Una cama, un sillón, un escritorio. Hay también cajas de sombreros, una peluca, una lámpara. Más adelante, casi en el medio de la escena, un caniche de plástico negro que, atento frente a la corneta de un gramófono, podría representar la versión kitsch de “la voz del amo” de RCA Víctor. En el fondo una gran puerta. Delante, los personajes de una épica menor, la historia trivial de las intimidades vulneradas. El jueves, en el Teatro 25 de Mayo, la Ópera de Cámara del Teatro Colón puso en escena Powder Her Face, la obra del compositor británico Thomas Adès, con libreto de Philip Hensher, inspirado en los escándalos sexuales que protagonizó la duquesa de Argyll y que amplificaron los tabloides londinenses entre los años 50 y 60. Una comedia sórdida, con mucho de caricatura, propuesta en una versión sólida, muy bien resuelta en lo escénico, con la dinámica necesaria en lo musical y un elenco de cantantes-actores sobresalientes.

Convertida en clásico de la ópera de cámara contemporánea, Powder Her Face es un ejemplo prodigioso de música al servicio de la palabra, sus ecos y las hondonadas del inconsciente. En este sentido, la puesta en escena de Marcelo Lombardero tiene la gran virtud de ser esencial, cuidadosa en no intervenir más de lo necesario sobre los personajes. Agobiados por pulsiones desapasionadas, cada uno con su caracterización musical precisa, los personajes están unidos por un rasgo común: todos son humanamente detestables. Es la música la que cuenta, edifica y hasta caricaturiza a esos habitantes de un mundo en descomposición, que son quince, representados sucesivamente por cuatro cantantes. Y es admirable el afecto que pone el compositor para elaborar cada rasgo, lo que dicen o dejan de decir esas soledades. 
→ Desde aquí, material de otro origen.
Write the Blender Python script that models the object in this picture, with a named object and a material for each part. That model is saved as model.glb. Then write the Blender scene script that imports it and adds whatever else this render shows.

Sin prejuicios y lejos de toda solemnidad, Adés traza un delicioso collage que articula en un estilo propio ideas que van desde de Richard Strauss y Alban Berg hasta Maxwell Davies, Gyorgy Ligeti y la comedia musical, por ejemplo, además de originales efectos instrumentales en función de necesidades expresivas precisas. Esas ideas están sostenidas por un grupo instrumental que resume sus necesidades en un quinteto de cuerdas, tres clarinetes, corno, trompeta, trombón, bandoneón, arpa, piano y un nutrido set de percusión. Marcelo Ayub dirigió con precisión, atento a cada detalle en función de la eficiencia escénica y, con la excelente acústica del teatro a favor, logró además algunos momentos de expresividad conmovedora. 

El trabajo de las sopranos Daniela Tabernig y Oriana Favaro, el tenor Santiago Burgi y el barítono Hernán Iturralde estuvo a la altura de una partitura particularmente exigente tanto en lo vocal cuanto en lo actoral. Creíble y espléndida en todo momento, Tabernig, como la duquesa, resultó descollante. No menos que Favaro haciendo de la amante del duque, en el primer acto. O como periodista que entrevista a la duquesa, en el segundo, articulando uno de los momentos más desopilantes de la ópera. También Burgi supo logar momentos notables a lo largo de los dos actos con sus distintos personajes, en particular con el camarero. Iturralde resultó convincente como el juez que condena a la duquesa y formidable en el hierático gerente de hotel que le comunica a la duquesa que su tiempo terminó. 

Es el final, de la ópera y de la duquesa, convertida en una indigente monstruosa que de pronto cae en la cuenta de que su mundo se derrumbó. Se acabó la belleza y ahora “los negros compran casa y los judíos están por todos lados”, sostiene ofendida, antes de perderse detrás de la gran puerta del fondo. Quedaría espacio para la piedad. Pero no es posible para la doble moral de un mundo en el que una mujer se atrevió a vivir como Don Juan. Y no se lo perdonaron.